* **What needs to be done**:
Repeat verbatim only the lines from the opening of the material below through the one that contains "meets a pane".

[Begin Data shown]

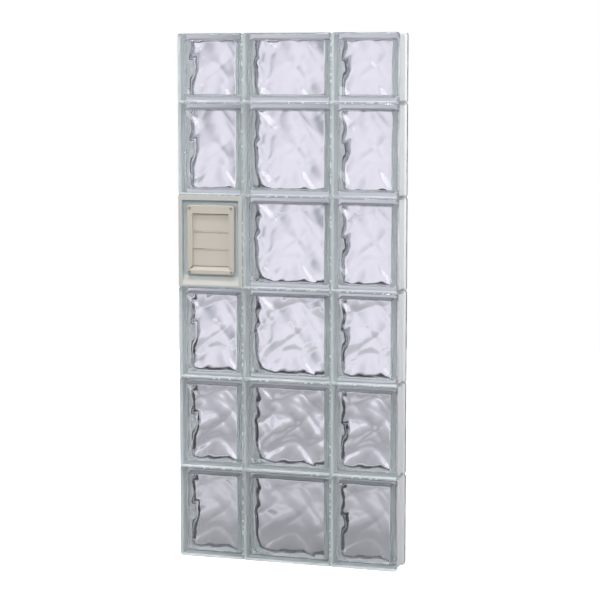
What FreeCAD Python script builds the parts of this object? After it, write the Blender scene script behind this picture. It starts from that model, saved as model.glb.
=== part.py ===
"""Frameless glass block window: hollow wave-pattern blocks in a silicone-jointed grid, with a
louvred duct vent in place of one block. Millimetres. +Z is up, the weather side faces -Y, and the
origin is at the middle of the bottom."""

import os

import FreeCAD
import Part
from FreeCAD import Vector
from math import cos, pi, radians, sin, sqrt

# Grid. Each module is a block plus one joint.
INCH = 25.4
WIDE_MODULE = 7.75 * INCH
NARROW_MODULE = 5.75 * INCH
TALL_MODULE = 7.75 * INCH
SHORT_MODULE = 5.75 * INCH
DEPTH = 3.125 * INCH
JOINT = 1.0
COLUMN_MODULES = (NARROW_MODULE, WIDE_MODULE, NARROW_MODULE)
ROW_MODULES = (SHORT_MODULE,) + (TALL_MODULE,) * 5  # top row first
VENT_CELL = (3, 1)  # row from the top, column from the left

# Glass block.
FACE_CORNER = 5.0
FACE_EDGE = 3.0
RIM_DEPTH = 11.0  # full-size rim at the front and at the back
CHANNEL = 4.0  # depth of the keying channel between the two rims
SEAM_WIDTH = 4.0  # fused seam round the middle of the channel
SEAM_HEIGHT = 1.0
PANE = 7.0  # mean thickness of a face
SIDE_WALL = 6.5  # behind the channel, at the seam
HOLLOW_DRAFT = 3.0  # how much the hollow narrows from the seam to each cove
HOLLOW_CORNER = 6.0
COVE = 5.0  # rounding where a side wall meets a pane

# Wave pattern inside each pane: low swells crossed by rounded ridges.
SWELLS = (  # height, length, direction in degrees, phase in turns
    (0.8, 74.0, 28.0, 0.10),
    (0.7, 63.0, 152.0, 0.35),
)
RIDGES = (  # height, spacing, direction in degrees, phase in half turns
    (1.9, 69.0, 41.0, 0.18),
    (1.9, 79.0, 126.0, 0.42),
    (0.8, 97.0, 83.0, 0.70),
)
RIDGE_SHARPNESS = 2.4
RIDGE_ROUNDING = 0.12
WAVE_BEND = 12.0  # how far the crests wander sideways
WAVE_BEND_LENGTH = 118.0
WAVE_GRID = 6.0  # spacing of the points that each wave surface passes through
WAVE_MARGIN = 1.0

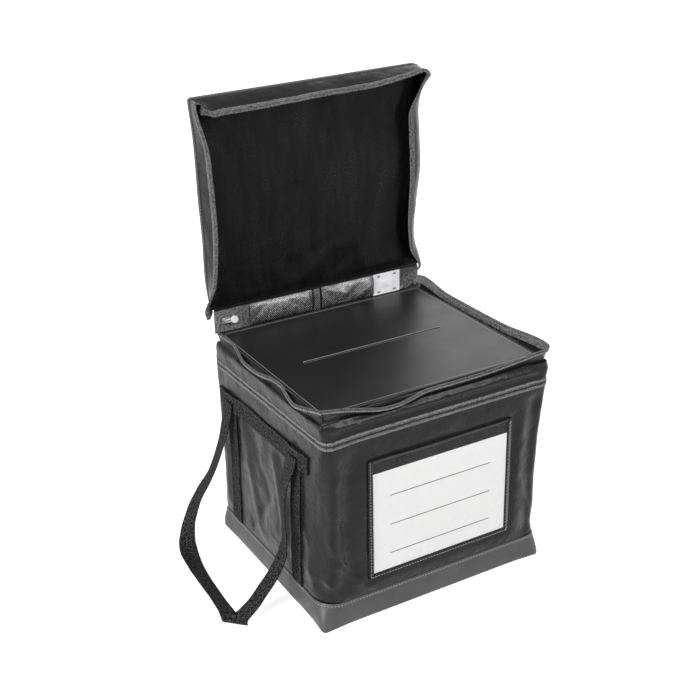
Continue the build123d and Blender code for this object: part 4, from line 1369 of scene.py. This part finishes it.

[End Data shown]

* **Exercise answer**:
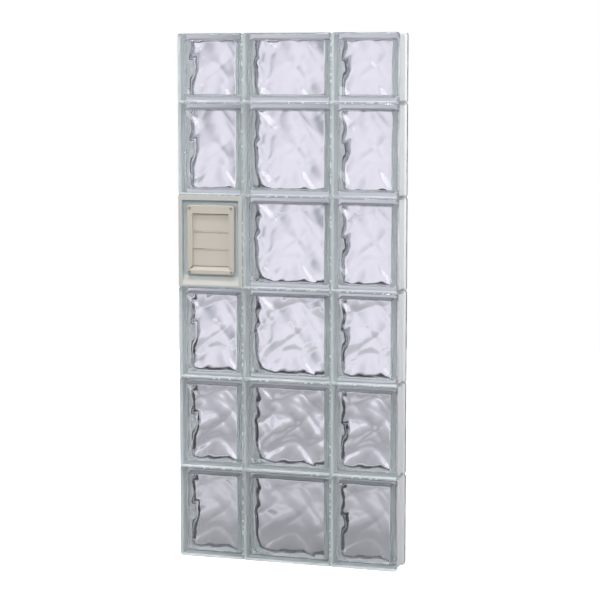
What FreeCAD Python script builds the parts of this object? After it, write the Blender scene script behind this picture. It starts from that model, saved as model.glb.
=== part.py ===
"""Frameless glass block window: hollow wave-pattern blocks in a silicone-jointed grid, with a
louvred duct vent in place of one block. Millimetres. +Z is up, the weather side faces -Y, and the
origin is at the middle of the bottom."""

import os

import FreeCAD
import Part
from FreeCAD import Vector
from math import cos, pi, radians, sin, sqrt

# Grid. Each module is a block plus one joint.
INCH = 25.4
WIDE_MODULE = 7.75 * INCH
NARROW_MODULE = 5.75 * INCH
TALL_MODULE = 7.75 * INCH
SHORT_MODULE = 5.75 * INCH
DEPTH = 3.125 * INCH
JOINT = 1.0
COLUMN_MODULES = (NARROW_MODULE, WIDE_MODULE, NARROW_MODULE)
ROW_MODULES = (SHORT_MODULE,) + (TALL_MODULE,) * 5  # top row first
VENT_CELL = (3, 1)  # row from the top, column from the left

# Glass block.
FACE_CORNER = 5.0
FACE_EDGE = 3.0
RIM_DEPTH = 11.0  # full-size rim at the front and at the back
CHANNEL = 4.0  # depth of the keying channel between the two rims
SEAM_WIDTH = 4.0  # fused seam round the middle of the channel
SEAM_HEIGHT = 1.0
PANE = 7.0  # mean thickness of a face
SIDE_WALL = 6.5  # behind the channel, at the seam
HOLLOW_DRAFT = 3.0  # how much the hollow narrows from the seam to each cove
HOLLOW_CORNER = 6.0
COVE = 5.0  # rounding where a side wall meets a pane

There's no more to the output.